▸ WHAT IS REQUIRED: The data below holds a line containing "# Lying down: nose" and a line containing "bpy.context.scene.collection.objects.link(empty)"; please quote exactly those two lines and every line between them, and nothing else.

━━━ PROVIDED DATA

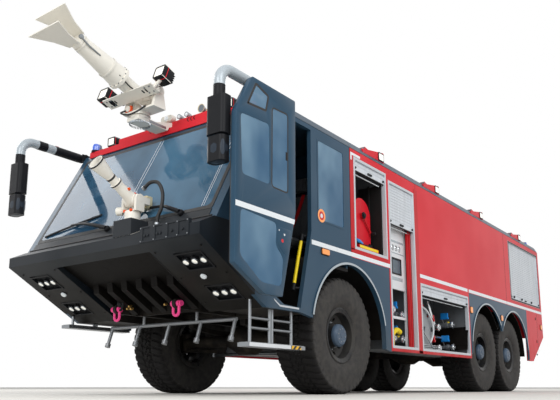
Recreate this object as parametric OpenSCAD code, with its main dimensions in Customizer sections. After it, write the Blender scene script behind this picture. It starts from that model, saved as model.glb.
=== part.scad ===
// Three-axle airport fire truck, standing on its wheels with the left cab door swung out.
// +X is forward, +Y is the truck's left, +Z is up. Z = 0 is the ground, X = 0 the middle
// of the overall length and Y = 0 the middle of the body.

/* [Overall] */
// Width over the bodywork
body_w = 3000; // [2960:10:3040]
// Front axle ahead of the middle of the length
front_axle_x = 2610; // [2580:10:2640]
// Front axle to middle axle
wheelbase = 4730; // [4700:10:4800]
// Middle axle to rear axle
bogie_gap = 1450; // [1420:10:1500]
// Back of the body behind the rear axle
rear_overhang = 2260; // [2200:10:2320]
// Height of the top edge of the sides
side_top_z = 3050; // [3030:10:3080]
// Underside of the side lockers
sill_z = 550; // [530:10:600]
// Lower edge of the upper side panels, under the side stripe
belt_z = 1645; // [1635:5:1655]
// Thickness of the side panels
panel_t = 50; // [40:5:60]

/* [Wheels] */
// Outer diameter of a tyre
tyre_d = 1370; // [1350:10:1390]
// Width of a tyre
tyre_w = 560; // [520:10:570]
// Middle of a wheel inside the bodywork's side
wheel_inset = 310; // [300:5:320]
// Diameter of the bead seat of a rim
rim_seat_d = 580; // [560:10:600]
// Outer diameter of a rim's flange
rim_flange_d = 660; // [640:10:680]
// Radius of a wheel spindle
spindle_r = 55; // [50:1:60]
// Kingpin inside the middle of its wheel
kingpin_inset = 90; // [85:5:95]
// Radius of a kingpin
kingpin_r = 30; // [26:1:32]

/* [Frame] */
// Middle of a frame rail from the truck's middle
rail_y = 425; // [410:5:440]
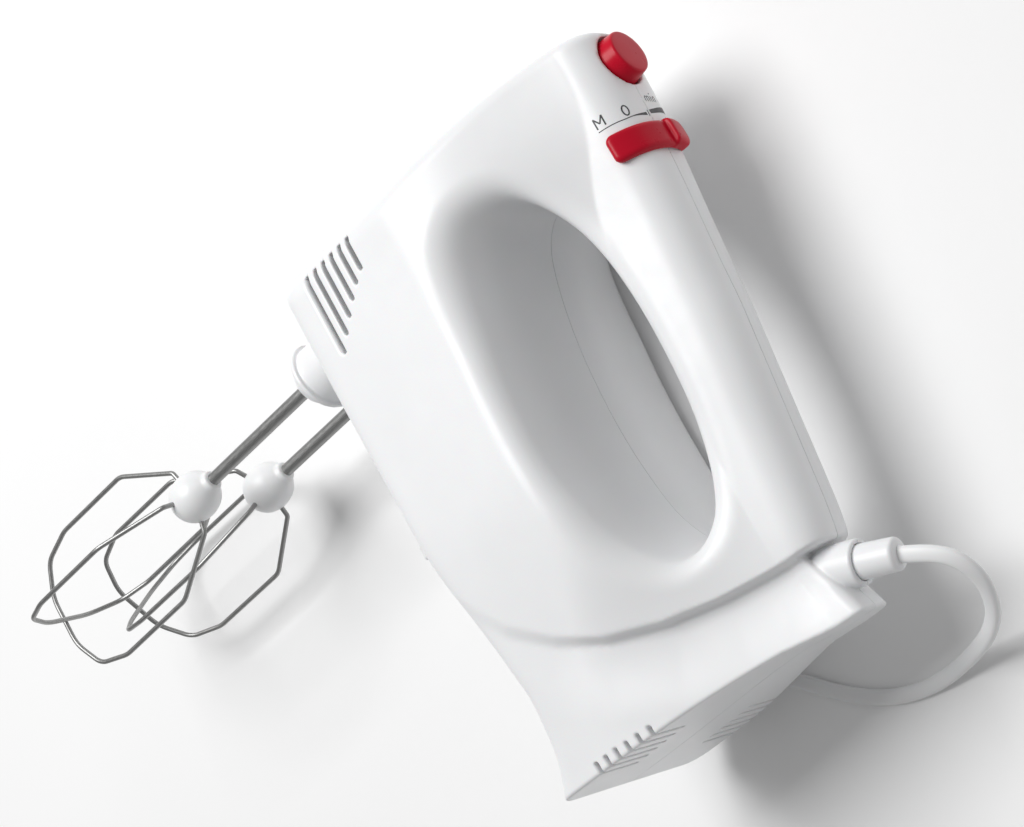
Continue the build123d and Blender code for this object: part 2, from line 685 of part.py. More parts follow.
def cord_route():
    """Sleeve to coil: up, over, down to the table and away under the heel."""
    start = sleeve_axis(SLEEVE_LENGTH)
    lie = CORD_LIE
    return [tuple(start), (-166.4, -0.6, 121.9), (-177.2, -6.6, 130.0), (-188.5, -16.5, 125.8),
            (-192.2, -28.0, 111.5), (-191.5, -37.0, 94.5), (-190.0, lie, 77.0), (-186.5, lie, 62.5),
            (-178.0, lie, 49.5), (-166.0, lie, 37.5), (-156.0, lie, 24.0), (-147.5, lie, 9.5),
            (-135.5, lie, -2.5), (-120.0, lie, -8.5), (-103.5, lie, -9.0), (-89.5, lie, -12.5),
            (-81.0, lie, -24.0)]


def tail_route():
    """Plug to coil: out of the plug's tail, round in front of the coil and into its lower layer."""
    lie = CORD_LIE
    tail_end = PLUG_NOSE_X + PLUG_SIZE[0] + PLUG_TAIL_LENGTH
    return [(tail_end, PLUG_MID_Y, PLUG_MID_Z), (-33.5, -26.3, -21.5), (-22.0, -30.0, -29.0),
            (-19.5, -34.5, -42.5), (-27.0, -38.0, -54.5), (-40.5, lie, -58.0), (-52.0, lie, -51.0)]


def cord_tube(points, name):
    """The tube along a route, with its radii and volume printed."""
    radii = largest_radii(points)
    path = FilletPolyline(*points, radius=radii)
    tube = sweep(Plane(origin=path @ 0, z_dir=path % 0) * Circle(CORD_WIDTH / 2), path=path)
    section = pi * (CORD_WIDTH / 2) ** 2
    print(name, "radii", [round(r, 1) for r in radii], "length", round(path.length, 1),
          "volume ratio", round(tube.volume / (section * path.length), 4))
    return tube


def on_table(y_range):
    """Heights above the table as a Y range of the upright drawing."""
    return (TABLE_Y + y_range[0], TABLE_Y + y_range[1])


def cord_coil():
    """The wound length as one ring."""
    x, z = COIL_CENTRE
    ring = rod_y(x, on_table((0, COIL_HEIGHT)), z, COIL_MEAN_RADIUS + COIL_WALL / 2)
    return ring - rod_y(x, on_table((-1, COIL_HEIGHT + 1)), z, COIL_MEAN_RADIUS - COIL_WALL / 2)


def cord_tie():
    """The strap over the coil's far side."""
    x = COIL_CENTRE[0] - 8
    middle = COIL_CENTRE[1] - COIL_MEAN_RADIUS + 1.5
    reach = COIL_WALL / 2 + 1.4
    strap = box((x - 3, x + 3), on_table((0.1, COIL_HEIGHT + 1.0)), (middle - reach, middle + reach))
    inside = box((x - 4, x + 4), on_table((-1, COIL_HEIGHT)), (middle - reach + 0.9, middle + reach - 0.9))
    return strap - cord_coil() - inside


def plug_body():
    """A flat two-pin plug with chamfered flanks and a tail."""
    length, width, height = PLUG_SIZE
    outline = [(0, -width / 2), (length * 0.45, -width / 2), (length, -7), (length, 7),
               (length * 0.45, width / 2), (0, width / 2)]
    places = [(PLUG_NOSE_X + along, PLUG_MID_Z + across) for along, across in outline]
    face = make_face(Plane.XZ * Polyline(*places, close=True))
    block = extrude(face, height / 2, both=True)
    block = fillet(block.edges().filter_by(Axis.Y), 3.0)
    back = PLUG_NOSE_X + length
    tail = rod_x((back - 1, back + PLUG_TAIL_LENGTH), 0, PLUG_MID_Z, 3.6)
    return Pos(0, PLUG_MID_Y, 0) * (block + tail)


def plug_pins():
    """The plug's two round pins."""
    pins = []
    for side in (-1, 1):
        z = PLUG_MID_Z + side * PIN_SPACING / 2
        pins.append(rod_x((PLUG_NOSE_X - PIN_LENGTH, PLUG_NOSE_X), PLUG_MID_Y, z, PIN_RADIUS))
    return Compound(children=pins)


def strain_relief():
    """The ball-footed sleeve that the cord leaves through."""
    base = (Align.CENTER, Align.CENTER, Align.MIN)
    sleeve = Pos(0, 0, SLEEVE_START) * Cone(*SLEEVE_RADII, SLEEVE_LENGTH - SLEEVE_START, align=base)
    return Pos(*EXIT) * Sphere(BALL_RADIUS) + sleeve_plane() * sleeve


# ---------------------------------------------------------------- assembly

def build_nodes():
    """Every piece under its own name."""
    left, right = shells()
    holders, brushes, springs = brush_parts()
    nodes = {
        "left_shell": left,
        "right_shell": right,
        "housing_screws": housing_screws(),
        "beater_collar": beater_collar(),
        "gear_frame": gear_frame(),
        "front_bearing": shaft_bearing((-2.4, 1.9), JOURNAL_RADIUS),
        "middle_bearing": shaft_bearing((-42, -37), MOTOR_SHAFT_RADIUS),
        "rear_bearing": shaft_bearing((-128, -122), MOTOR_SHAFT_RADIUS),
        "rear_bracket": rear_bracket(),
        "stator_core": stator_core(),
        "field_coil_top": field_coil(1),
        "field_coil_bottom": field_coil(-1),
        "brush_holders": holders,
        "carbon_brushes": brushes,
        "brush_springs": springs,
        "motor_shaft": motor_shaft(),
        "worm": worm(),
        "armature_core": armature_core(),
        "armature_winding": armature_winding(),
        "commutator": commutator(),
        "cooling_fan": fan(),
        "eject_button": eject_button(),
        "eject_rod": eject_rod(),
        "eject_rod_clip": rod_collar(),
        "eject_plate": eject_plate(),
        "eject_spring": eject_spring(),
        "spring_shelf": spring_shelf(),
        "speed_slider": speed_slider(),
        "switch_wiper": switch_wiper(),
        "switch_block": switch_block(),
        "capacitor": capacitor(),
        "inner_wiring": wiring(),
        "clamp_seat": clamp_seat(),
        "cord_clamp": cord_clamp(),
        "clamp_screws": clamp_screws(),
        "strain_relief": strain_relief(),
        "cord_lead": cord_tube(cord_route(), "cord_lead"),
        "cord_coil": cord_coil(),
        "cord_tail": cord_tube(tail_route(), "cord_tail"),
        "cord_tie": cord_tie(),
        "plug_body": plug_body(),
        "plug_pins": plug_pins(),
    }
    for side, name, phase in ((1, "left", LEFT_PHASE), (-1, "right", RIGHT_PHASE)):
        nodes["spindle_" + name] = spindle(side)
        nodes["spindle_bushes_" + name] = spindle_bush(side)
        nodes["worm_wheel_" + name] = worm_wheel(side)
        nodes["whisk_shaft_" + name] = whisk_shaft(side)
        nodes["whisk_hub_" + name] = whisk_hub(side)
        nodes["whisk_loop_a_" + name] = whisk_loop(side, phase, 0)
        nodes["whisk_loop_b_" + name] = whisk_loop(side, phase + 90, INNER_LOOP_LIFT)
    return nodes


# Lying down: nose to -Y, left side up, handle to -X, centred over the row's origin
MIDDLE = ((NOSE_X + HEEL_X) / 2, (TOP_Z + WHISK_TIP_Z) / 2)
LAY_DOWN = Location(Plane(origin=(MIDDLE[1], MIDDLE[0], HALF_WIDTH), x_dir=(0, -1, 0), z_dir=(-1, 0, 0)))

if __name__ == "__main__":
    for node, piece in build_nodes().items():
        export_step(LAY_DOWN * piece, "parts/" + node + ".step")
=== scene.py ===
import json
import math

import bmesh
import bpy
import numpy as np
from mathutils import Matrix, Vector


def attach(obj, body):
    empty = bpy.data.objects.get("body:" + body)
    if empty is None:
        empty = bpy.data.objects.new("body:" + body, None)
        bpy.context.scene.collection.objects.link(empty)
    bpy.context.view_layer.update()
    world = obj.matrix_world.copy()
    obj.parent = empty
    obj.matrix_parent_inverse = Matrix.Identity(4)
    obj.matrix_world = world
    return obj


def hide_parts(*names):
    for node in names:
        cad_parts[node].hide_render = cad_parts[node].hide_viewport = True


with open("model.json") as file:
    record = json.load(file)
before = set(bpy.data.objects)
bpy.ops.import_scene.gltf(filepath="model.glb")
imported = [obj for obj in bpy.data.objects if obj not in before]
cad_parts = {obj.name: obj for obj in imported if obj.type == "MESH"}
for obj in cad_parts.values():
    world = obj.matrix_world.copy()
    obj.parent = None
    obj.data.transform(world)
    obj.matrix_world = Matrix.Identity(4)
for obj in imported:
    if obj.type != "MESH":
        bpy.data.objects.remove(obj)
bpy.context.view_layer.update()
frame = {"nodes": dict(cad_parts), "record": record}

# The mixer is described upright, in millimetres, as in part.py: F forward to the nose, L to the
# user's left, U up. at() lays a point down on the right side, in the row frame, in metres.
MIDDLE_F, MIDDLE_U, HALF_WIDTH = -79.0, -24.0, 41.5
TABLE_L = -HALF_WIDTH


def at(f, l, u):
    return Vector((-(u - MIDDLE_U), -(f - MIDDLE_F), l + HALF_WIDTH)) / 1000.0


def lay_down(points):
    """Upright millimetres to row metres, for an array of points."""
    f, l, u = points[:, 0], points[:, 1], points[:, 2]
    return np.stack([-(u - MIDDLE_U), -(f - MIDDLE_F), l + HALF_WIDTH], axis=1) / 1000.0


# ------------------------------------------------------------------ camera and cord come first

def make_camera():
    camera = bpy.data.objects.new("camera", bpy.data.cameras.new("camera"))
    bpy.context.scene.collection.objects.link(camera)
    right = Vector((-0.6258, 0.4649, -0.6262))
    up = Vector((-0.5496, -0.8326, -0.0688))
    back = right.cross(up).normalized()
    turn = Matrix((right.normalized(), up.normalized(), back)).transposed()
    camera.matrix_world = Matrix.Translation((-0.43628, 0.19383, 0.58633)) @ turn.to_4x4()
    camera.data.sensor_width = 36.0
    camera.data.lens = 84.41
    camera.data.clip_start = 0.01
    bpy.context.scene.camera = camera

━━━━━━

▸ RESPONSE TO THE EXERCISE:
# Lying down: nose to -Y, left side up, handle to -X, centred over the row's origin
MIDDLE = ((NOSE_X + HEEL_X) / 2, (TOP_Z + WHISK_TIP_Z) / 2)
LAY_DOWN = Location(Plane(origin=(MIDDLE[1], MIDDLE[0], HALF_WIDTH), x_dir=(0, -1, 0), z_dir=(-1, 0, 0)))

if __name__ == "__main__":
    for node, piece in build_nodes().items():
        export_step(LAY_DOWN * piece, "parts/" + node + ".step")
=== scene.py ===
import json
import math

import bmesh
import bpy
import numpy as np
from mathutils import Matrix, Vector


def attach(obj, body):
    empty = bpy.data.objects.get("body:" + body)
    if empty is None:
        empty = bpy.data.objects.new("body:" + body, None)
        bpy.context.scene.collection.objects.link(empty)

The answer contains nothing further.